Blackstone Holdings II L.P. is the managing member of each of BTOA—NQ L.L.C., BTO DE GP—NQ L.L.C., BXGA L.L.C., and BMA VII NQ L.L.C. Blackstone Holdings I/II GP L.L.C. is the general partner of Blackstone Holdings II L.P.
BX Buzz ML-4 GP LLC is the general partner of BX Buzz ML-4 Holdco L.P. BTO Buzz Holdings II L.P. is the sole limited partner of BX Buzz ML-4 Holdco L.P. and the sole member of BX Buzz ML-4 GP LLC. BTO Holdings Manager L.L.C. is the general partner of BTO
Buzz Holdings II L.P. Blackstone Tactical Opportunities Associates L.L.C. is the managing member of BTO Holdings Manager L.L.C. BTOA L.L.C. is the managing member of Blackstone Tactical Opportunities Associates L.L.C. Blackstone Holdings III L.P. is the managing member of BTOA L.L.C.

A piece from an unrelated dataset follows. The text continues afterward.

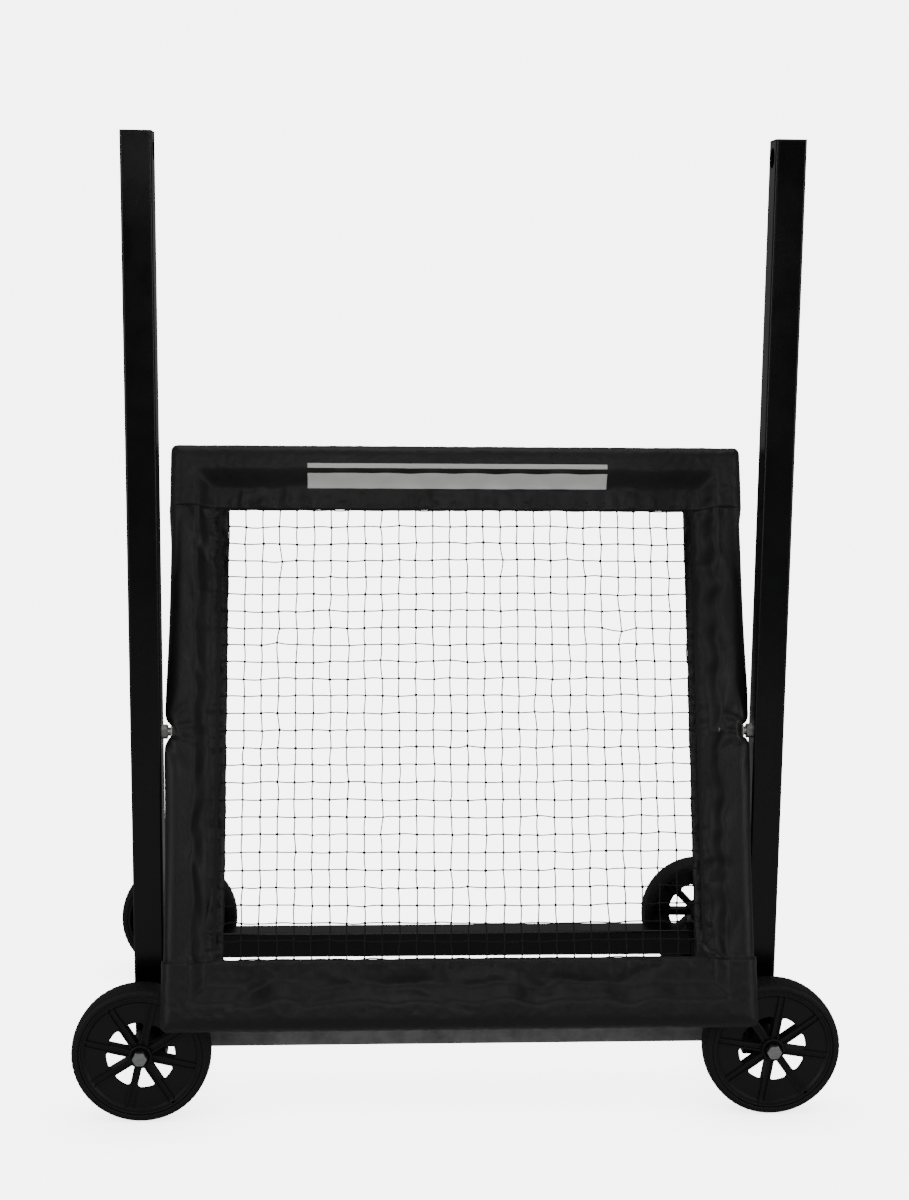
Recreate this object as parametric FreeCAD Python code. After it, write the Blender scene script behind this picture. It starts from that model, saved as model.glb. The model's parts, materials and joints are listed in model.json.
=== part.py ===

Blackstone Holdings III GP L.P. is the general partner of Blackstone Holdings III L.P. Blackstone Holdings III GP Management L.L.C. is the general partner of Blackstone Holdings III GP L.P.
Blackstone Inc. is the sole member of Blackstone Holdings I/II GP L.L.C. and Blackstone Holdings III GP Management L.L.C. The sole holder of the Series II preferred stock of Blackstone Inc. is Blackstone Group Management L.L.C. Blackstone Group Management L.L.C. is wholly-owned by Blackstone’s senior managing directors and controlled by its founder, Stephen A. Schwarzman.
Each of the Blackstone entities described in this footnote and Stephen A. Schwarzman may be deemed to beneficially own the securities directly or indirectly controlled by such Blackstone entities or him, but each disclaims beneficial ownership of such securities (other than the Blackstone Funds to the extent of their direct holdings). The address of Mr. Schwarzman and each of the other entities listed in this footnote is c/o Blackstone Inc., 345 Park Avenue, New York, New York 10154.
Based on information provided to us, as of the date of this prospectus supplement, the Blackstone Funds have pledged, hypothecated or granted security interests in substantially all of the shares of Class A common stock and Common Units held by them pursuant to a margin loan agreement with customary default provisions. In the event of a default under the margin loan agreement, the secured parties may foreclose upon any and all of the shares of Class A common stock or of Common Units pledged to them and may seek recourse against the borrowers.
(5) | Beehive Holdings III, LP is offering 2,000,000 shares. |
Prior to this offering, reflects (a) 24,230,911 Common Units and one share of Class B common stock directly held by Beehive Holdings III, LP, (b) 1,457,532 Common Units which would be received within 60 days of January 31, 2023 upon conversion of the vested Incentive Units (as defined in “Description of Capital Stock” in the accompanying prospectus) (assuming the $25.9166 volume-weighted average price of the Class A common stock on January 30, 2023) directly held by Beehive Holdings II, LP, which are exchangeable for shares of Class A common stock and one share of Class B common stock directly held by Beehive Holdings II, LP, (c) 465,116 shares of Class A common stock held directly by Ms. Wolfe Herd’s spouse, (d) 23,255 shares of Class A common stock held by a trust, of which Ms. Wolfe Herd’s spouse is the trustee and (e) 116,279 shares of Class A common stock held in a foundation over which Ms. Wolfe Herd’s spouse may be deemed to have shared voting and dispositive power. Ms. Wolfe Herd may be deemed to have shared investment and voting power over the shares held by her spouse, the trust and the foundation described herein and such shares are entitled to one vote per share. It is expected that Beehive Holdings III, LP will act as selling stockholder with respect to the shares that it receives in exchange for Common Units.
The general partner of Beehive Holdings II, LP is Beehive Holdings Management II, LLC. The general partner of Beehive Holdings III, LP is Beehive Holdings Management III, LLC. Whitney Wolfe Herd is the sole member of Beehive Holdings Management II, LLC and Beehive Holdings Management III, LLC. The address of Ms. Wolfe Herd and each of the other entities listed in this footnote is c/o Bumble Inc., 1105 West 41st Street, Austin, Texas 78756.